WASM build (one-time setup, ~10 min for deps, ~2 min for the module):

npm run build:deps   # cross-compile WASM dependencies
npm run build        # build the WASM module

Native openEMS build (for validation against the WebGPU pipeline):

bash scripts/build-native-deps.sh
cmake -B build-native -S . -DCMAKE_BUILD_TYPE=Release
cmake --build build-native -j$(nproc)

Static dev server, then open http://localhost:8080/app/:

python3 -m http.server 8080

The script editor auto-compiles on a 3-second debounce. Param controls debounce a 500 ms preview recompile.
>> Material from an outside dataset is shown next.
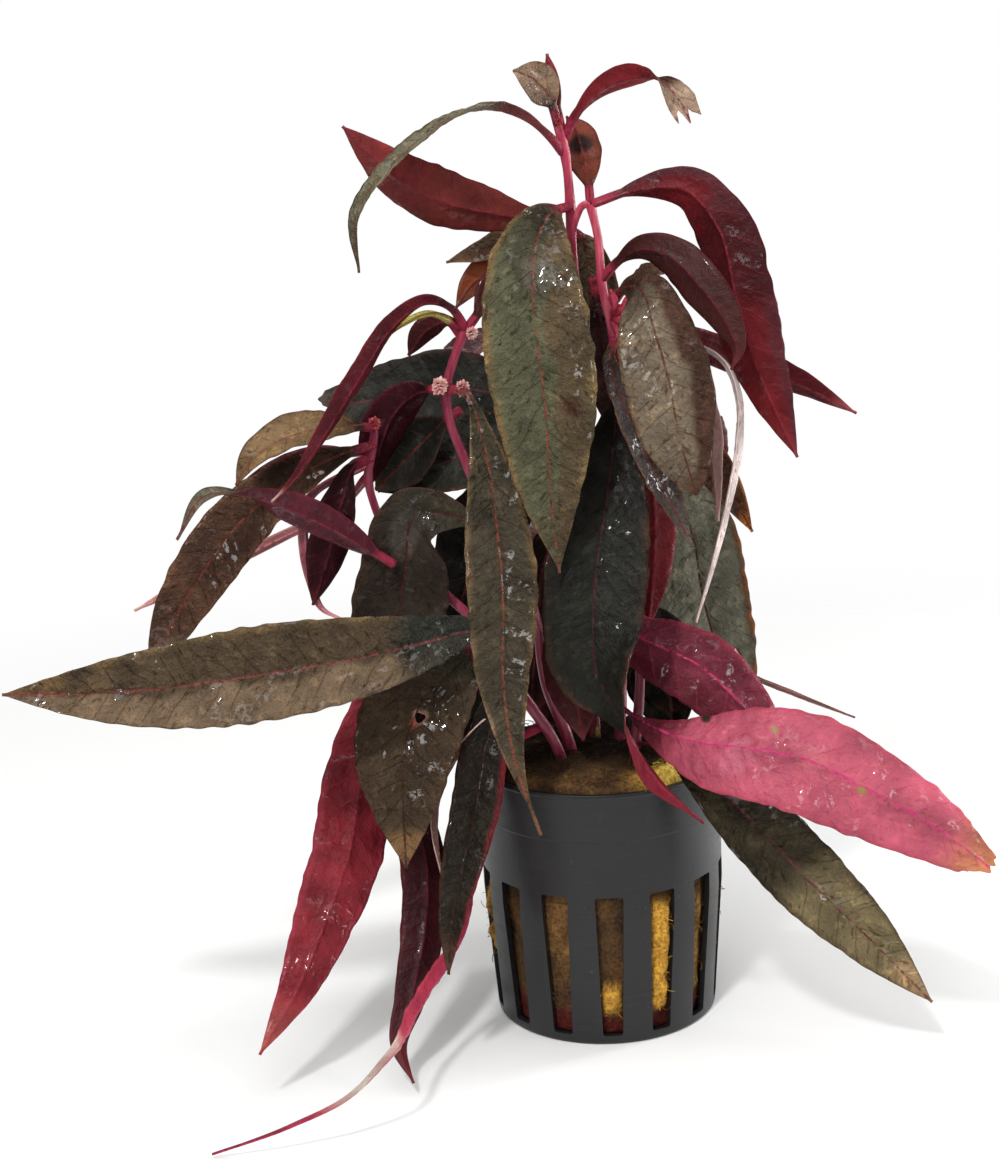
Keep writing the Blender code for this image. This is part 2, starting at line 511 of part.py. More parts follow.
def make_leaf(name, colour, width, fold, spine_points, turns, facing, holder):
    """Model one leaf blade as a thin closed solid with a raised midrib line and slanting halves."""
    samples, distances, own = smooth_curve(spine_points)
    start = clear_of_stems(samples, distances)
    length = distances[-1] - start
    count = max(7, min(13, int(length / STATION_SPACING) + 3))
    shares = np.linspace(0, 1, count)
    reached = start + shares * length
    spine = along(distances, samples, reached)
    tangents = unit(np.gradient(spine, axis=0))
    face = unit(facing(spine) - tangents * (facing(spine) * tangents).sum(axis=1, keepdims=True))
    turn = np.radians(np.interp(reached, own, turns))[:, None]
    normals = face * np.cos(turn) + np.cross(tangents, face) * np.sin(turn)
    sides = np.cross(tangents, normals)
    powers = BLADE_SHAPES.get(name, BLADE_POWERS)
    half = blade_half_widths(shares * (1 - TORN_TIPS.get(name, 0)), width, powers)[:, None]
    rise = math.sin(math.radians(fold))
    run = math.cos(math.radians(fold))
    mesh = bpy.data.meshes.new(name)
    shape = bmesh.new()
    rings = []
    for index in range(count):
        centre = spine[index] - spine[0]
        left = centre - sides[index] * half[index] * run + normals[index] * half[index] * rise
        right = centre + sides[index] * half[index] * run + normals[index] * half[index] * rise
        rib = normals[index] * MIDRIB_THICKNESS / 2
        margin = normals[index] * MARGIN_THICKNESS / 2
        ring = (left + margin, centre + rib, right + margin, right - margin, centre - rib, left - margin)
        rings.append([shape.verts.new(corner * MM) for corner in ring])
    for near, far in zip(rings, rings[1:]):
        for corner in range(6):
            following = (corner + 1) % 6
            shape.faces.new((near[corner], near[following], far[following], far[corner]))
    shape.faces.new(rings[0])
    shape.faces.new(rings[-1])
    bmesh.ops.triangulate(shape, faces=shape.faces)
    bmesh.ops.recalc_face_normals(shape, faces=shape.faces)
    shape.to_mesh(mesh)
    shape.free()
    leaf = add_object(name, mesh, spine[0], holder, colour, 0.35)
    leaf.data.shade_smooth()
    return leaf


def towards_eye(points):
    """Directions from the points to the viewpoint, lifted a little so that no blade loses its upper side."""
    return unit(view_axes()[0] - points) + np.array([0.0, 0.0, FACE_LIFT])


def upwards(points):
    """The upward direction at each point."""
    return np.tile(np.array([0.0, 0.0, 1.0]), (len(points), 1))


def make_drawn_leaf(name, holder):
    """Model a leaf that is drawn by its route."""
    colour, width, fold, rows = LEAVES[name]
    spine = [from_drawing(across, up, front) for across, up, front, _ in rows]
    turns = [row[3] for row in rows]
    return make_leaf(name, colour, width, fold, spine, turns, towards_eye, holder)


def make_back_leaf(name, holder):
    """Model a leaf of the far side, which leaves its stem and arches over."""
    colour, width, length, stem, height, heading, rise, droop = BACK_LEAVES[name]
    samples, _, _ = smooth_curve([from_drawing(*point) for point in STEMS[stem][1]])
    foot = samples[np.abs(samples[:, 2] - height).argmin()]
    outward = np.array([math.cos(math.radians(heading)), math.sin(math.radians(heading)), 0])
    spine = []
    for share in np.linspace(0, 1, BACK_LEAF_POINTS):
        reach = length * (share - BACK_LEAF_PULL * droop * share**2)
        climb = length * (rise * share - BACK_LEAF_SAG * droop * share**2)
        spine.append(foot + outward * reach + np.array([0, 0, climb]))
    return make_leaf(name, colour, width, BACK_LEAF_FOLD, spine, [0] * len(spine), upwards, holder)


def main():
    """Build the potted plant."""
    clear_scene()
    holder = add_empty("potted_plant", (0, 0, 0))
    make_pot(holder)
    stems = [make_stem(name, holder) for name in STEMS]
    make_wool(holder, stems)
    for name in LEAVES:
        make_drawn_leaf(name, holder)
    for name in BACK_LEAVES:
        make_back_leaf(name, holder)


main()
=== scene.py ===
# %% [markdown]
# Potted sessile joyweed. The pot, the plug of growing wool, the stems and every leaf come as plain
# solids in a fixed frame. This lesson dresses each of them in its real shape and finish: thin
# puckered leaves with two differently coloured faces, smooth pink stems, fibrous wool and a
# slotted plastic pot. Lengths are written in millimetres and turned into metres at the last step.

# %% Load the frame
import json
import math

import bpy
import numpy as np
from mathutils import Matrix, Vector, noise

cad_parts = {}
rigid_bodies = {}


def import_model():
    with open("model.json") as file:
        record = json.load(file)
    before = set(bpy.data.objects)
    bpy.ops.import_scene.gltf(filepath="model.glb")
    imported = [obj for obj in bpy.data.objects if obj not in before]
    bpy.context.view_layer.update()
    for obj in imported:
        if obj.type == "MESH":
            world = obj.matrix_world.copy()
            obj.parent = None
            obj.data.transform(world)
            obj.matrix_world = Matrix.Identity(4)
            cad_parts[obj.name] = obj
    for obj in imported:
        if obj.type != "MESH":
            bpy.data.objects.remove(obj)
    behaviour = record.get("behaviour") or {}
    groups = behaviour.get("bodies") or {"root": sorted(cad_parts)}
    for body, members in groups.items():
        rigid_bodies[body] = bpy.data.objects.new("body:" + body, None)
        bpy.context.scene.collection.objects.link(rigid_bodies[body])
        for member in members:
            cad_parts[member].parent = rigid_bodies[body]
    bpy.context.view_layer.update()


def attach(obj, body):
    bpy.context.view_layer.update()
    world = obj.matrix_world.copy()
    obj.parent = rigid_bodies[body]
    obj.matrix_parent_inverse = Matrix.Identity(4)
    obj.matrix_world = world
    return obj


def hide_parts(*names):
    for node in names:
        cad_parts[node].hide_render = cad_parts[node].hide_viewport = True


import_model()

MM = 0.001
BODY = "root"

# %% [markdown]
# The plant is described as a botanist would draw it: from one viewpoint, on a drawing plane that
# stands through the pot's foot, square to the line of sight. A point has a place across and up on
# the drawing, and a depth in front of the pot's axis. One function turns that into a real place,
# and the camera stands where the drawing was made, so the render repeats the drawing.

# %% The viewpoint and the drawing
EYE = np.array([-18.5, -420.0, 198.0])
PITCH = math.radians(14.3)
ROLL = math.radians(-2.7)
LENS = 66.4
SENSOR = 36.0

SIGHT = np.array([0.0, math.cos(PITCH), -math.sin(PITCH)])
LEVEL = np.array([1.0, 0.0, 0.0])
UPRIGHT = np.cross(LEVEL, SIGHT)
RIGHT = math.cos(ROLL) * LEVEL + math.sin(ROLL) * UPRIGHT
UP = -math.sin(ROLL) * LEVEL + math.cos(ROLL) * UPRIGHT


def from_drawing(across, up, front):
    """Find the point that is seen at a place on the drawing and lies front mm before the pot's axis."""
    ray = across * RIGHT + up * UP - EYE
    return EYE + ray * (-front - EYE[1]) / ray[1]


def add_camera():
    """Stand the camera at the viewpoint."""
    camera = bpy.data.objects.new("camera", bpy.data.cameras.new("camera"))
    bpy.context.scene.collection.objects.link(camera)
    camera.data.lens = LENS
    camera.data.sensor_width = SENSOR
    camera.data.clip_start = 0.01
    turn = Matrix((RIGHT, UP, -SIGHT)).transposed()
    camera.matrix_world = Matrix.Translation(Vector(EYE * MM)) @ turn.to_4x4()
    bpy.context.scene.camera = camera
    return camera


bpy.context.scene.view_settings.view_transform = "Standard"
print("Camera at", tuple(round(value, 4) for value in add_camera().location))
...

npm test              # 547 Node.js tests (WASM, API, GPU, examples)
npm run test:browser  # 52 headless Chrome WebGPU tests
npm run test:all      # everything

The Cloudflare Workers deployment serves files from dist/:

rsync -a --delete app/ dist/app/
rsync -a --delete src/ dist/src/
cp app/index.html dist/index.html
npx wrangler deploy

param(defaultValue, label, opts?)

Numeric slider:

const patchW = param(32, 'Patch Width',
  { min: 20, max: 50, step: 1, unit: 'mm' });

Enum dropdown:

const bc = param('MUR', 'Boundary',
  { options: ['PEC', 'PMC', 'MUR', 'PML_8'] });

Boolean toggle:

const addRadome = param(false, 'Add Radome');

Numeric without min/max renders as static read-only text. The param() function is injected into the script scope alongside OpenEMS and ContinuousStructure; no import needed.

Setup overhead: ~1.0 s (C++ operator 932 ms, GPU init 15 ms). NF2FF post-processing: ~30 ms (GPU accumulation + far-field).

GPL-3.0 (matching upstream openEMS).